Wilderness
Brett Anderson
Pendant longtemps, Brett Anderson a été l'indécrottable fan de Marc Bolan, le petit Gary Glitter qui voulait être Bowie à la place de Bowie, l'héritier un peu lourdingue d'une époque glam totalement révolue et dont presque plus personne ne voulait entendre parler. Avec Suede, son groupe, il a sauvé le rock au début des années 1990 puis répété les mêmes leitmotivs pendant une dizaine d'années, pour finir par lasser tout le monde. Puis, avec The Tears, il a encore reproduit les mêmes schémas, ressassé les mêmes "Obsessions", réexploité le même champ lexical jusqu'à l'écœurement.

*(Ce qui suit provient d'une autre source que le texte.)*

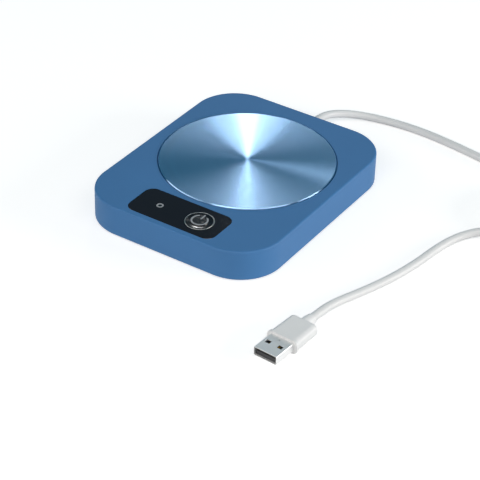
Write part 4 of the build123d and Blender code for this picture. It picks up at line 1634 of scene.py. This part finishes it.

Enfin, Brett Anderson a changé. Il s'est métamorphosé, à l'aube de la quarantaine. Le dandy glam et androgyne est devenu dandy, tout simplement. Il a avoué son goût pour Nick Drake, Low ou Goldfrapp période Felt Mountain. Son premier album solo, sorti il y a un peu plus d'un an seulement, avait déjà frappé les esprits par l'extrême humilité et la touchante sensibilité dont le jeune quadra s'était paré. Ce second album, Wilderness, poursuit fort heureusement dans la même veine en faisant preuve d'une plus grande radicalité encore.
Cet album fait suite à une grande tournée au cours de laquelle Anderson s'est essayé à une pratique pourtant loin d'être inédite : le concert unplugged. Une date, en particulier, à Londres le 19 juillet 2007, a permis à l'ancienne star un peu pataude de découvrir les mérites du dépouillement, la force de la pondération, lui qui jusqu'alors en a toujours fait trop. Ce concert, qui a été édité quelque temps plus tard (Live at Union Chapel), a incité Anderson à se lancer dans un projet un peu fou, à l'image de Billy Corgan et d'Adore, dix ans plus tôt : sortir un disque au sein duquel chaque chanson, chaque mélodie, reposerait non sur la musique mais sur la voix.
Wilderness en est le résultat fidèle et se révèle être une totale réussite. D'une sobriété à toute épreuve, extrêmement direct, loin de la surproduction dégoulinante des derniers Suede (en particulier l'insupportable et pourtant million seller Coming Up, 1996), l'album ne hausse jamais le ton et enchaîne les douces balades, mélancoliques, tristes, des histoires d'amour déçu, d'une beauté assez époustouflante et totalement inattendue de la part de leur auteur, dont la voix chaude, exceptionnellement belle, extraordinairement classieuse, surmontée d'un piano et de quelques cordes, ne laisse pas d'émerveiller. Qui peut se targuer aujourd'hui de posséder un tel organe, reconnaissable entre mille ? Qui peut se vanter, à l'heure actuelle, de posséder un tel charisme, même vêtu d'un pull noir sans forme, d'un jean trop long et de vieilles Stan Smith ?
Parmi les neuf pépites présentes sur le disque figurent notamment "The Empress", d'une incroyable délicatesse, ainsi que "Clowns" et "Back to You", déjà présentes sur les albums live de la tournée de l'an passée. "Back to You", en particulier, marque les esprits grâce à la participation étonnante et bienvenue d'une Nico moderne en la personne d'Emmanuelle Seigner, venue chanter (presque faux, mais c'est touchant) un couplet. Comment ne pas dire un mot, enfin, de "Symmetry", le morceau bonus offert avec la version électronique de l'album, d'une beauté incommensurable ? Ceux qui n'attendaient plus grand-chose de Brett Anderson depuis des années se sont lourdement trompés.